上海ウエブサイト

上海の経済、都市計画、住宅等の情報を中心に投資の視点から、もろもろの話を書きたいと思っております。

四平路の親子スリ

2006-08-18 12:04:28 | Weblog
写真をクリックすると大きな画面で見ることが出来ます。


副都心五角場より虹口区の同済大学の前を通り市中心部に向かう、四平路がある。
この四平路と海倫路が交差する辺りは地下鉄4号線の駅も出来、区画整理中である。

この辺りも、戦前は多くの日本人が住んでいたところで、現在もその当時の家屋が使用されているとの事である。

交差点でタクシーを降りると、通訳さんが子連スリがいるという。

女性が赤ん坊を抱いて交差点を渡ってくる。
その後、ちょっと間隔をあけて、10歳ぐらいの男の子がついてくる。

親子共、瑠璃色の目をしている。
身なりは粗末だけれども、女性はぞくっと来るほどの美人である。
赤ん坊は目が大きく愛嬌のある顔をしている。

赤ん坊の愛くるしい仕草に見とれて、あやしていると隙を見てもう一人の子供が財布や持ち物をかっぱらって逃げる。

中国人ではない。

いや、人種的には中国人ではないが、国籍は中国だそうである。

通訳さんの解説によると、中央アジアに近い辺境、新疆辺りから一家で出稼ぎに来ている人が多いそうである。

男は電車やバスでの強盗、スリ、かっぱらい。

子供だけの場合でも、電車や駅構内で物貰いをさせられる。
欲を出さなければ、子供の物乞いだけで、親子三人が生活できるそうである。

昔から人、金、物、情報が集まる上海は富の集積地でもある。

人は富に群がる。
富める人も貧しき人も変らない。

富める人も、さらなる富を求めて犯罪を犯す。


魯迅は国民性の改造を目指し、医学より文学に転向する。

後、郭沫若、田漢、郁達夫らと共に中国左翼作家連盟を結成し活動する。

魯迅の悲願、いまだ路遠し。


(注)中国左翼作家連盟の碑は四平路から海倫路を横浜橋方面に約200m入ったところにあります。
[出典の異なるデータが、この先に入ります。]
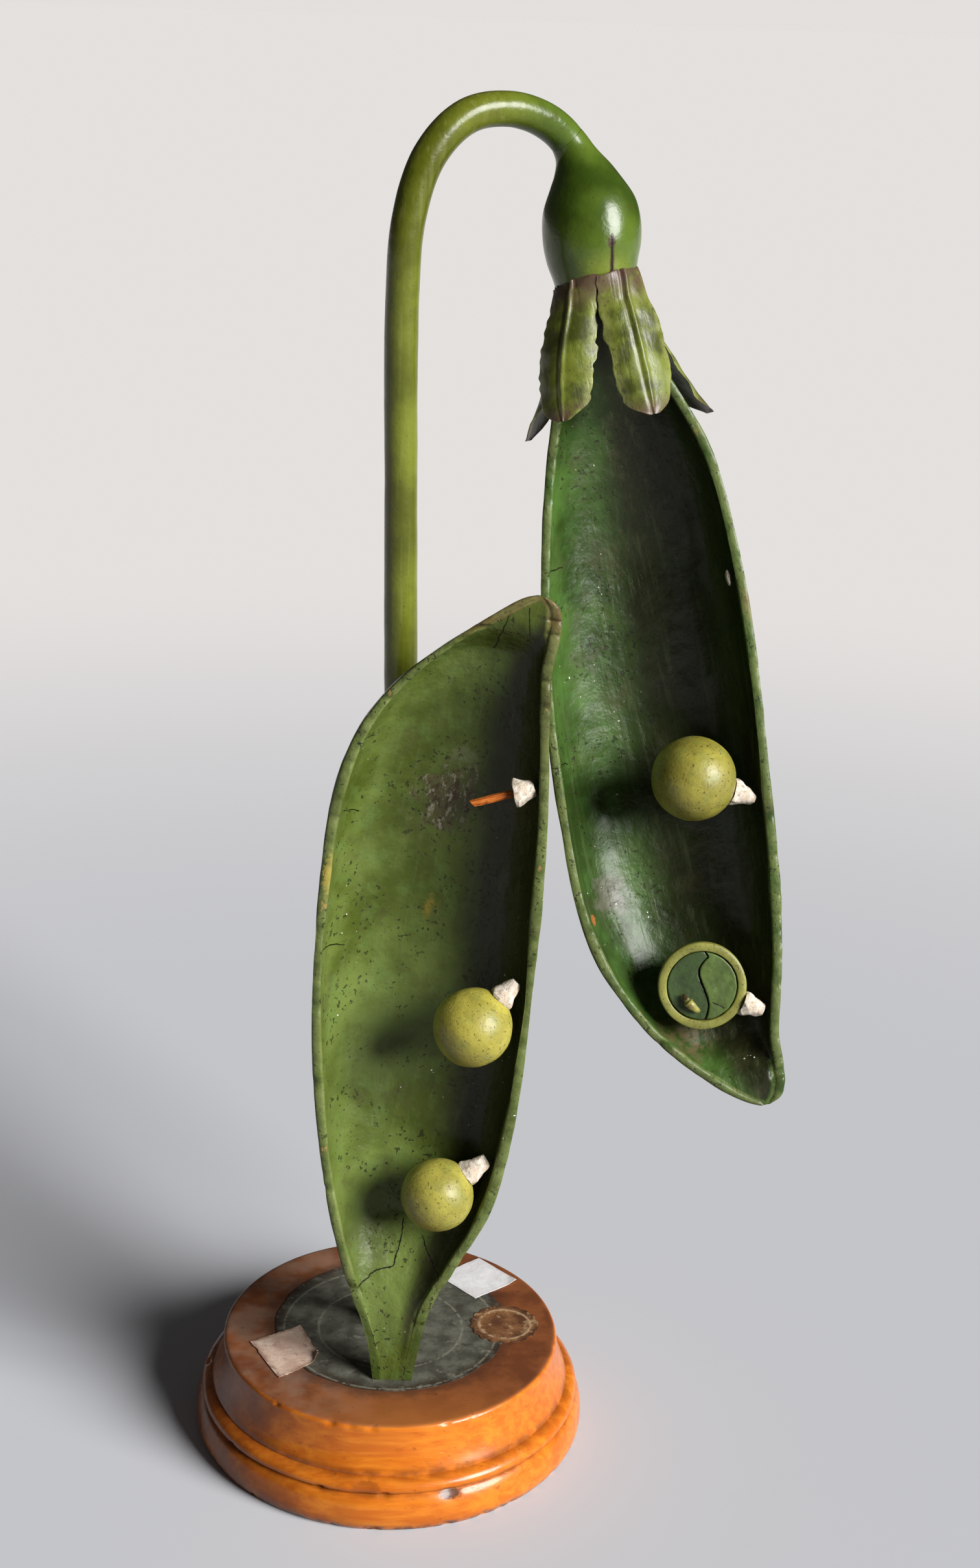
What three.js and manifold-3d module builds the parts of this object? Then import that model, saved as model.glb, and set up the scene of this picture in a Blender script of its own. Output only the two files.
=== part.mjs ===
// A papier-mache teaching model of an opened pea pod on a turned wooden base.
// Millimetres, +Z up, +X to the viewer's right, +Y to the back.
// The origin is the centre of the base's bottom face.
import * as THREE from 'three';
import { mergeVertices } from 'three/addons/utils/BufferGeometryUtils.js';
import Module from 'manifold-3d';

const wasm = await Module();
wasm.setup();

const DEG = Math.PI / 180;
const GAP = 0.3; // kept between pieces that touch inside a turned group

// Turned base and the papers glued to its top
const FOOT_RADIUS = 70;
const TOP_RADIUS = 60;
const BASE_HEIGHT = 35;
const SOCKET_RADIUS = 5.7;
const SOCKET_FLOOR = 17;
const PAPER = 0.2;
const GLUE = 0.02;
const ABOVE_DISC = BASE_HEIGHT + PAPER + 0.06;
const DISC_RADIUS = 42;
const DISC_SET_BACK = 2.5; // the disc was not glued quite in the middle
const SEAL_RADIUS = 12.5;
const SEAL_PLACE = [41.3, 4];
const SEAL_SCALLOPS = 16;

// Stem: an iron wire inside a papier-mache sleeve, swelling into the receptacle
const STEM_RADIUS = 5.36;
const SLEEVE_BORE = 2.2;
const WIRE_RADIUS = 1.3;
const WIRE_INTO_RECEPTACLE = 0.965; // where the wire ends, as a share of the whole centre line
const NECK = 0.915; // where the receptacle begins, as a share of the whole centre line
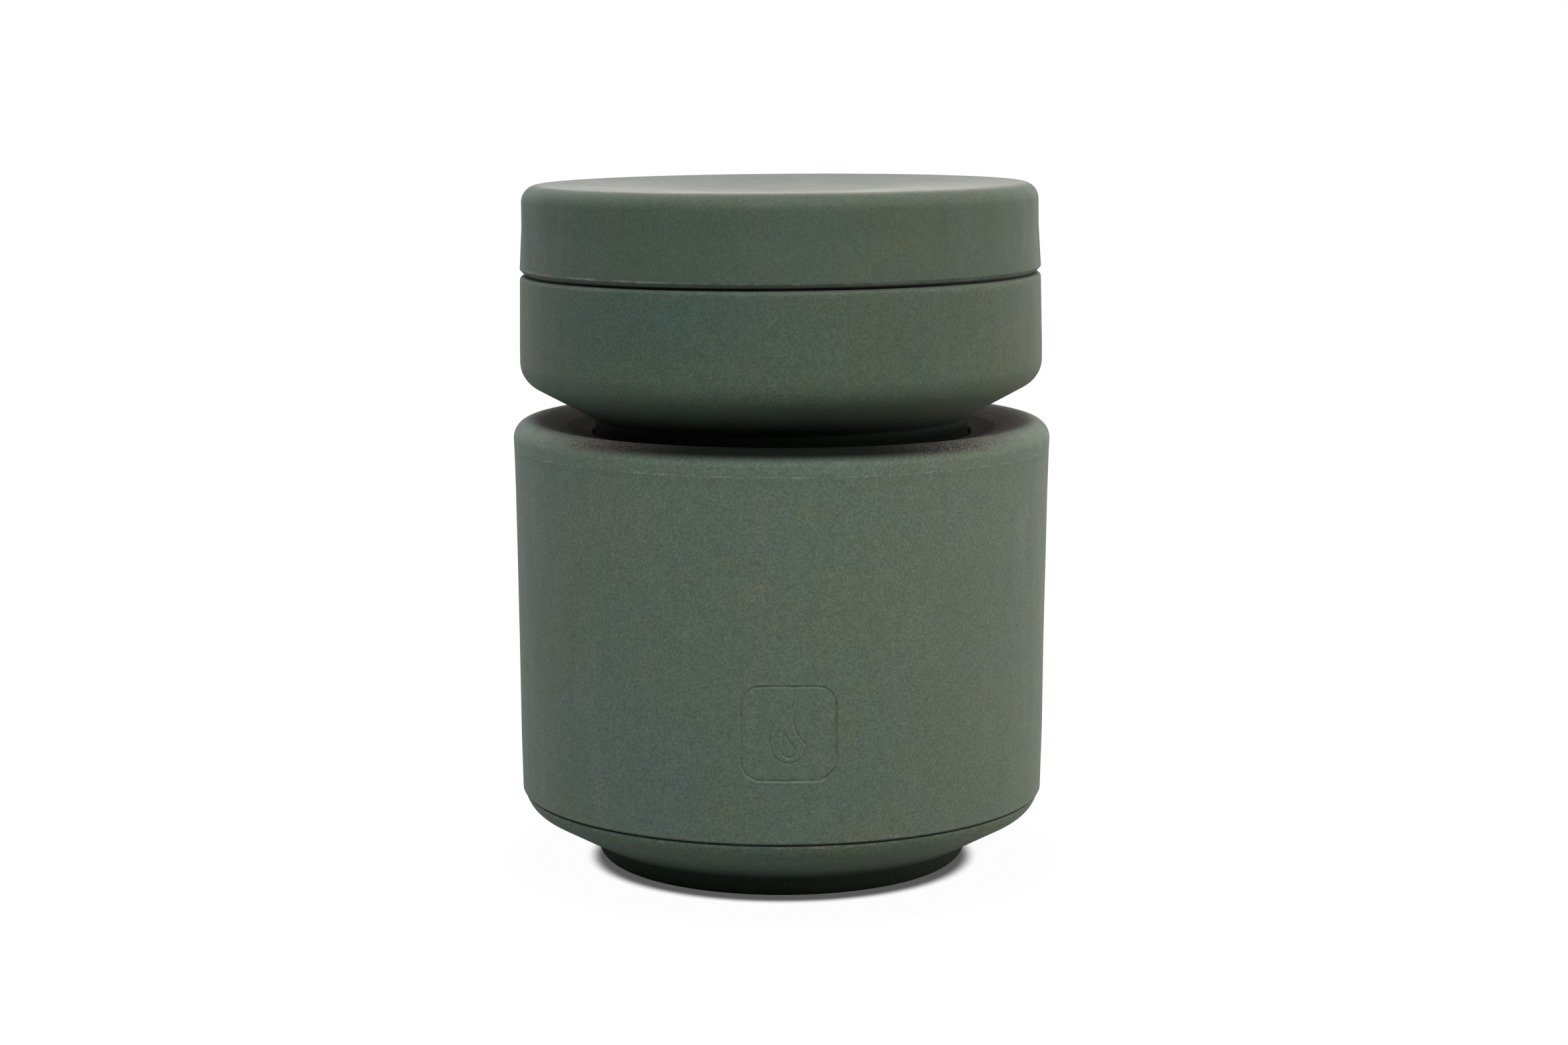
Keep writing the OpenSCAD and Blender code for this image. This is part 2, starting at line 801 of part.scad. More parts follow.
module pan() {
    rim_round = 1.8;
    in_foot_r = foot_r - pan_foot_in;
    in_cone_z = inner_cone_z(pan_z + pan_foot_h, pan_foot_in, pan_wall);
    outside = bowl_side(foot_r, pan_z, pan_z + pan_foot_h, pan_r, corner_r, 4, pan_rim_z);
    inside = bowl_side(in_foot_r, pan_z + pan_floor_t, in_cone_z, pan_in_r, corner_r - pan_wall, 3, pan_rim_z);
    rim_r = pan_r - pan_lean;
    rim_in_r = pan_in_r - pan_lean;
    color("#4d5c50")
        difference() {
            rotate_extrude()
                polygon(concat(
                    [[0, pan_z]],
                    outside,
                    arc(rim_r - rim_round, pan_rim_z - rim_round, rim_round, 0, 90, 4),
                    arc(rim_in_r + rim_round, pan_rim_z - rim_round, rim_round, 90, 180, 4),
                    [for (i = [len(inside) - 1:-1:0]) inside[i]],
                    [[0, pan_z + pan_floor_t]]
                ));
            translate([0, 0, pan_z - cut])
                cylinder(r = foot_r - 14, h = cut + 1.2);
        }
}

module lid() {
    top_r = lid_r - lid_lean;
    edge_r = top_r - lid_edge_r;
    // A shallow hollow: the arc falls by lid_hollow between the edge and the centre
    bowl_r = (pow(edge_r, 2) + pow(lid_hollow, 2)) / (2 * lid_hollow);
    bowl_a = asin(edge_r / bowl_r);
    color("#4d5a51")
        rotate_extrude()
            polygon(concat(
                [[lid_in_r, lid_z - lid_spigot_h], [lid_spigot_r, lid_z - lid_spigot_h], [lid_spigot_r, lid_z]],
                [[lid_r - lid_chamfer, lid_z], [lid_r, lid_z + lid_chamfer]],
                [[top_r, lid_z + lid_h / 2]],
                arc(edge_r, lid_top_z - lid_edge_r, lid_edge_r, 0, 90),
                arc(0, lid_top_z - lid_hollow + bowl_r, bowl_r, bowl_a - 90, -90, 10),
                [[0, lid_top_z - lid_hollow - lid_wall]],
                arc(lid_in_r - 12, lid_top_z - lid_hollow - lid_wall - 12, 12, 90, 0, 6)
            ));
}

module lid_seal() {
    color("#23282a")
        translate([0, 0, pan_rim_z + rest_gap])
            difference() {
                cylinder(r = lid_r - 4, h = lid_gap - rest_gap);
                translate([0, 0, -cut])
                    cylinder(r = lid_spigot_r + hole_gap, h = lid_gap + 2 * cut);
            }
}

ash_dish();
foot_ring();
dish_seal();
drum_shell();
chamber_floor();
burn_chamber();
feed_tube();
lower_insulation();
upper_insulation();
insulation_cover();
tie_rods();
tie_washers();
tie_nuts();
fire_grate();
fuel_shelf();
port_frame();
port_gasket();
frame_screws();
hinge_pin();
fuel_door();
door_gasket();
door_knob();
knob_stud();
shutter_rails();
rail_rivets();
air_shutter();
shutter_knob();
pot_ring();
pan();
lid();
lid_seal();
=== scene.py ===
import bpy
import bmesh
import math
from mathutils import Matrix, Vector, noise


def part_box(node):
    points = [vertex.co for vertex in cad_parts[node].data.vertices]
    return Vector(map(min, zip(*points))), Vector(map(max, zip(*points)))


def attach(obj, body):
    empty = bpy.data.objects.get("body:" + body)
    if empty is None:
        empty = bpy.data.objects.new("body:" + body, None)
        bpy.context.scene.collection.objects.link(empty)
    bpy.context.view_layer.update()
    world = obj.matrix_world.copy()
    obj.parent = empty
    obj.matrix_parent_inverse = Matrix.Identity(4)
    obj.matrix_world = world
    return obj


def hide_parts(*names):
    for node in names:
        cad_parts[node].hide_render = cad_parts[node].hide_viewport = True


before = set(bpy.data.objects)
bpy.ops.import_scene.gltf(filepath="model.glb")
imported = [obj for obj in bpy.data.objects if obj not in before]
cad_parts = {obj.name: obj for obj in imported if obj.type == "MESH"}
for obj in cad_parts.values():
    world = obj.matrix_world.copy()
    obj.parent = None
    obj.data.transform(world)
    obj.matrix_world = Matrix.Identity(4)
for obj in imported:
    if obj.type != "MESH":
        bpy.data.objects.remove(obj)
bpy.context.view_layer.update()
mm = 0.001


camera = {
    "lens": 72.72,           # on a 36 mm wide sensor
    "back": 1.4723,          # in front of the drum's axis
    "height": 0.3764,
    "tilt": 8.394,           # degrees below level
    "turn": -0.042,          # the axis stands a hair left of the middle
}


def placeCamera(settings):
    data = bpy.data.cameras.new("stoveCamera")
    data.lens = settings["lens"]
    data.sensor_width = 36
    eye = bpy.data.objects.new("stoveCamera", data)
    eye.location = (0, -settings["back"], settings["height"])
    eye.rotation_euler = (math.radians(90 - settings["tilt"]), 0, math.radians(settings["turn"]))
    bpy.context.scene.collection.objects.link(eye)
    bpy.context.scene.camera = eye
    print("camera placed")


placeCamera(camera)


class Wire:                                  # a node's output that can stand in a sum
    def __init__(self, bench, socket):
        self.bench = bench
        self.socket = socket

    def sum(self, operation, first, second):
        return self.bench.node("Math", {"operation": operation}, {0: first, 1: second})

    def __add__(self, other):
        return self.sum("ADD", self, other)

    def __radd__(self, other):
        return self.sum("ADD", other, self)

    def __sub__(self, other):
        return self.sum("SUBTRACT", self, other)

    def __rsub__(self, other):
        return self.sum("SUBTRACT", other, self)

    def __mul__(self, other):
        return self.sum("MULTIPLY", self, other)

    def __rmul__(self, other):
        return self.sum("MULTIPLY", other, self)

    def __pow__(self, other):
        return self.sum("POWER", self, other)

    def __gt__(self, other):
        return self.sum("GREATER_THAN", self, other)

    def ramp(self, low, high, lowValue=0.0, highValue=1.0):   # smooth step between two values
        return self.bench.node("MapRange", {"interpolation_type": "SMOOTHSTEP"},
                               {0: self, 1: low, 2: high, 3: lowValue, 4: highValue})


class Bench:                                 # where one material's nodes are made
    def __init__(self, tree):
        self.tree = tree
        tree.nodes.clear()

    def node(self, kind, settings=None, inputs=None, out=0):
        made = self.tree.nodes.new("ShaderNode" + kind)
        for key, value in (settings or {}).items():
            setattr(made, key, value)
        for key, value in (inputs or {}).items():
            if isinstance(value, Wire):
                self.tree.links.new(value.socket, made.inputs[key])
            else:
                made.inputs[key].default_value = value
        return Wire(self, made.outputs[out])

    def blend(self, share, first, second, how="MIX"):          # mixes two colours
        first = first if isinstance(first, Wire) else (*first, 1)
        second = second if isinstance(second, Wire) else (*second, 1)
        settings = {"data_type": "RGBA", "blend_type": how}
        return self.node("Mix", settings, {0: share, 6: first, 7: second}, 2)

    def place(self, stretch=(1, 1, 1)):                        # the piece's own coordinates
        here = self.node("TexCoord", out=3)
        if stretch == (1, 1, 1):
            return here
        return self.node("VectorMath", {"operation": "MULTIPLY"}, {0: here, 1: stretch})

    def cloud(self, size, detail=3.0, rough=0.55, stretch=(1, 1, 1), warp=0.0):   # size in metres
        return self.node("TexNoise", None, {"Vector": self.place(stretch), "Scale": 1 / size,
                                            "Detail": detail, "Roughness": rough, "Distortion": warp})

    def axes(self):
        split = self.node("SeparateXYZ", None, {0: self.place()})
        outs = split.socket.node.outputs
        return [Wire(self, outs[i]) for i in range(3)]

    def bump(self, height, strength, depth, under=None):
        inputs = {"Strength": strength, "Distance": depth, "Height": height}
        if under:
            inputs["Normal"] = under
        return self.node("Bump", None, inputs)


def finish(bench, shader, kind="OutputMaterial"):
    end = bench.tree.nodes.new("ShaderNode" + kind)
    bench.tree.links.new(shader.socket, end.inputs[0])


studio = {
    "front": 0.02,           # the room behind the camera is dark
    "back": 1.0,             # a white wall behind the stove
    "ceiling": 0.55,
    "rightMore": 0.25,
    "shadow": (0.010, 0.42, 0.93, 0.10),     # painted contact shadow on the floor: how far it reaches, from and to which openness, how dark
    # a wider, fainter painted shadow on the floor, with the same four values
    "paintedSoftShadow": (0.04, 0.5, 0.9, 0.978),
    "floorBounce": 0.37,
}


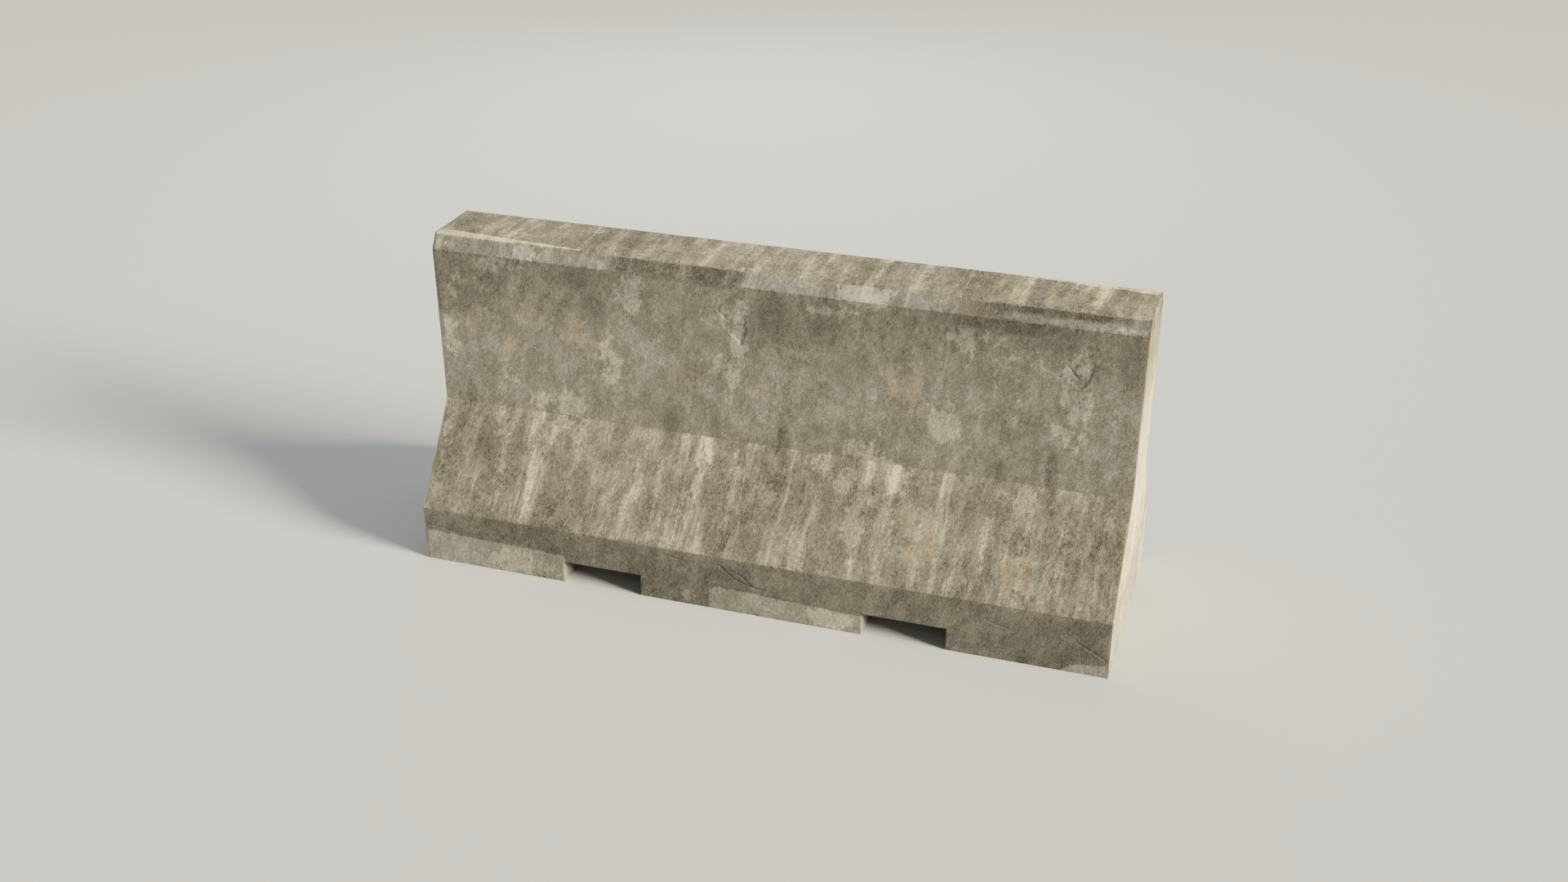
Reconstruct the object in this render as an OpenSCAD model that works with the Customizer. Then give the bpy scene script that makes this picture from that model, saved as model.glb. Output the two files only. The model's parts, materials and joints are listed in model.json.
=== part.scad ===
// Precast concrete jersey barrier with plain butt ends and two fork slots.
// Frame: X along the barrier, Y across it (the front face is at -Y), +Z up.
// The origin is the centre of the footprint, on the ground. All sizes are in millimetres.

/* [Casting] */
// Length of the casting
length = 1728; // [1600:2:2000]
// Height of the top face above the ground
height = 810; // [780:1:880]
// Width of the base
base_w = 544; // [530:2:600]
// Width of the stem between its two upright faces
stem_w = 210; // [200:2:240]
// Width of the flat top
top_w = 166; // [150:2:180]
// Height of the upright toe
toe_h = 144; // [140:1:170]
// Height of the waist, where the slope meets the stem
waist_h = 374; // [360:1:400]
// Height of the bevel along each top edge
bevel_h = 37; // [25:1:45]

/* [Fork slots] */
// Width of each fork slot
slot_w = 202; // [180:2:220]
// Height of each fork slot
slot_h = 56; // [50:1:58]
// Distance between the middles of the two slots
slot_spacing = 763; // [740:1:780]

/* [Reinforcement] */
// Concrete cover over the outermost steel
cover = 45; // [40:1:48]
// Diameter of the bent ties
tie_d = 12; // [10:1:12]
// Diameter of the long bars
bar_d = 16; // [14:1:16]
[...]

)

著作権 ネットシステムズ











四川北路の横浜橋

2006-08-04 22:09:59 | Weblog


写真をクリックすると大きな画面で見ることが出来ます。


虹口区の北部にある魯迅公園の南側から四川北路は始まり、南下し人民公園、南京路の上海中心部に通じている。

戦前、この辺りは共同租界になっており日本人が一番多く住んでいた所である。

又、四川北路と山陰路が交わる所にある中国工商銀行の支店は昔、内山書店があったところである。

内山完造は共同租界の成功者であり、上海に行った日本人文筆者が世話になっている。

また、魯迅をはじめ中国左翼作家の多くがこの共同租界にすんでいた。

当時のこの辺りの様子を、詩人金子光晴の自伝どくろ杯より引用してみよう。

「バルザックの表現にならえば、二つの胡桃割りのように、魯迅と、郁達夫がつれ立つてあるいている姿を、北四川路近辺で、どこへいっても私は、よくみかけた。
やや背の低い中年の魯迅のそばに、ひょろりとした郁達夫がよりそって、なにかひどくこみいった内緒話でもしているように、話かけると、魯迅は、しきりにうなずいている。
蘇州河の河岸っぷちにしゃがんで、魯迅が石で土のうえに図を書いて説明していることもあったし、横浜橋のらんかんに郁さんが腰かけて、一時間ほども二人でじっと考えこんでいることもあった。」

魯迅をはじめ中国の左翼作家の人々は何故内山書店の周りに住居まで移して集まったのであろうか。

当時の中国は共産党のバイブル、マルクス、エンゲルスの資本論等の書籍は日本語を通じてしか得るすべがなかったからである。

また、租界内部には日本人の自治組織があり、現在の魯迅公園、記念館があるところは、射撃練習場であった。

また、射撃訓練場の南に日本海軍陸戦隊本部があり、蒋介石政権にとっては介入することが出来ない場所であった。


注1(横浜橋は日本の横浜橋とはなんら関係ありません。上海語で横は東西の方向に向きを変えること。
浜は水の流れ、用水路、クリーク等をさします。
租界内に横浜路の名称がありますが、人の流れを水の流れにたとえて、転用したものと思われます。

注2「------」で囲まれた部分は金子光晴、どくろ杯、中公文庫、中央公論新社よりの引用です。